Although species differences in bill length and body mass are clearly discernible, faceting by species offers an alternative way to display these patterns. To facet by a single grouping variable—species in our example—the facet_wrap() function can be used anywhere in the ggplot object, specifying the variable using ggplot2’s vars() helper function. Because each panel is automatically labeled with the corresponding species, the color legend is redundant; therefore, we remove it using the guides() function:

Faceting splits a data set into subsets and displays each subset in its own panel. Pass the variable used for splitting through the vars() function to facet_wrap(): facet_wrap(vars(...)).

gg_penguins <- gg_penguins + guides(color = "none")
gg_penguins +
  facet_wrap(vars(species)) +
  labs(title = "Faceted by Species")

By default, all panels share the same axis limits. Although you can set different axis limits for each panel by specifying facet_wrap()’s scales argument as "free_x", "free_y" (in one direction), or "free" (in both directions), the default is more intuitive because readers may not immediately notice that the axes differ:

Default axis limits are shared across all panels. To set different axis limits for each panel, use the scales arguments "free_x", "free_y", or "free".

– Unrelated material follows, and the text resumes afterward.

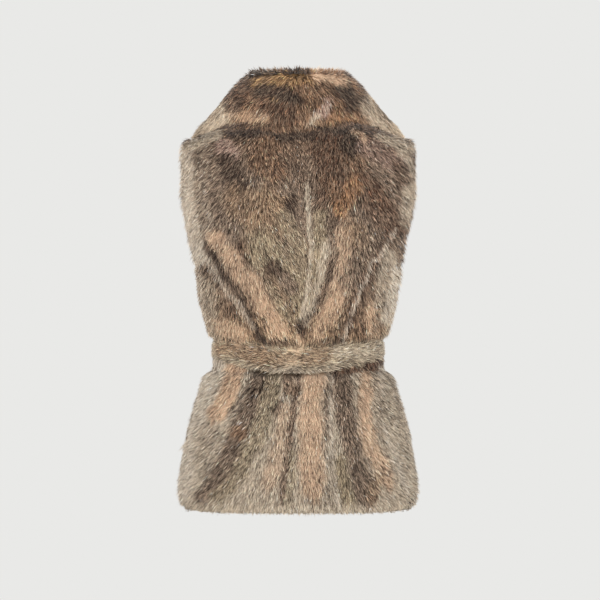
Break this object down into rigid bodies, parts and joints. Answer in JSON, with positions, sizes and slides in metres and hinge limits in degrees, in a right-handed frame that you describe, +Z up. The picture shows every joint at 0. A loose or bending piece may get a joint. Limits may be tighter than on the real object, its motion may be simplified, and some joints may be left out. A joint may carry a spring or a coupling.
{
  "type": "belted sleeveless faux fur vest",
  "caption": "Sleeveless faux fur vest with a wide shawl collar, drawn in at the waist by a fur belt, in its hollow worn shape.",
  "frame": {"origin": "midway between the two shoulder seams at their neck ends, where the vest rests on the wearer", "axes": "+Z up, +Y towards the vest's front, +X towards the right side of the picture of its back"},
  "size_m": [0.3706, 0.2867, 0.686],
  "materials": {
    "body_fur": "long pile faux fur in soft uneven stripes of greige, peach and dark brown, with paler tips and a woven back",
    "collar_fur": "long pile faux fur, browner and more mottled, brushed outwards and down",
    "belt_fur": "long pile faux fur in pale tan and olive beige, brushed along the belt"
  },
  "bodies": {
    "root": {"back_left": "body_fur", "back_right": "body_fur", "front_left": "body_fur", "front_right": "body_fur", "collar_left": "collar_fur", "collar_right": "collar_fur", "belt": "belt_fur"}
  },
  "joints": []
}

gg_penguins <- gg_penguins + guides(color = "none")
gg_penguins +
  facet_wrap(vars(species), scales = "free") +
  labs(title = "Free Scales")

Another customization permitted by facet_wrap() is the panel arrangement. You can specify the number of rows or columns using the nrow or ncol arguments, respectively. For example, to arrange the panels in two rows, you can use:

Use nrow or ncol to specify the number of rows or columns in the facet layout.

gg_penguins +
  facet_wrap(vars(species), nrow = 2) +
  labs(title = "Facets Arranged as Two Rows")

To facilitate comparisons between groups across different panels, it is often helpful to add anchor points or lines that represent overall trends of the data, summarized across all groups. For instance, let us insert a black square to represent the overall mean of bill length and body mass across all penguins. The meaning of the symbol will be explained in the subtitle. By including the black squares as anchor points alongside the species-dependent means (black circles), it becomes evident that Adélie penguins have the smallest bill lengths and body masses, while gentoo penguins have the longest bills and heaviest weights. In contrast, chinstrap penguins combine long bills with low mass:

To add anchor points or lines to the panels, create a data frame with summary statistics and pass it as the data argument to a geom_*() function.

# Function to calculate group means
mean_by <- function(by = NULL) {
  summarize(
    penguins_no_na,
    bill_len = mean(.data$bill_len),
    body_mass = mean(.data$body_mass),
    .by = all_of(by)
  )
}

# Function to plot group means
geom_mean <- function(group, pt_symbol) {
  geom_point(
    data = mean_by(group),
    color = "black",
    size = 3,
    shape = pt_symbol
  )
}

# Function to add anchor points
gg_penguins_with_anchors <- function(groups) {
  gg_penguins +
    geom_mean(groups, 16) +
    geom_mean(NULL, 15)
}
gg_penguins_with_anchors("species") +
  facet_wrap(vars(species)) +
  labs(
    title = "Adding an Anchor Point to All Panels",
    subtitle = "● Species mean  ■ Overall mean"
  )
Figure 12.2: Faceted scatter plot of penguin bill length and body mass, with anchor points representing the overall mean.

12.2 Faceting by Every Combination of Two Grouping Variables

In some applications, data can be split into groups defined by every combination of two categorical variables. For example, the penguins data frame contains sex as a category in addition to species. To arrange panels in a grid such that each row represents a specific sex and each column a specific species, we can use the facet_grid() function.

To facet by two categorical variables in a grid layout, use facet_grid(). Specify the grouping variables for rows and columns using the rows and cols arguments, respectively.

This function requires two arguments—rows and cols—which specify the grouping variables for the rows and columns, respectively. As with facet_wrap(), variable names passed to facet_grid() need to be specified using the vars() function. In our case, we will use sex for the rows and species for the columns:

gg_penguins_with_anchors(c("sex", "species")) +
  facet_grid(rows = vars(sex), cols = vars(species)) +
  labs(
    title = "Gridded Facet Layout",
    subtitle = "● Mean by sex and species  ■ Overall mean"
  )

Compared with the single-category version in Figure 12.2, we see that, for all species, males tend to have longer bills and heavier masses than females.

12.3 Conclusion

Faceting is a useful option for visualizing data partitioned into groups defined by one or two categorical variables. It creates small multiples, which can reduce the clutter of non-faceted plots. For data split by a single categorical variable, use facet_wrap(), whereas facet_grid() is more suitable when grouping by combinations of two categorical variables. Both functions allow adding anchor points or lines to the panels, facilitating comparisons across groups. Despite these advantages, faceting should not be applied indiscriminately because the spatial separation between panels can impede comparisons between groups.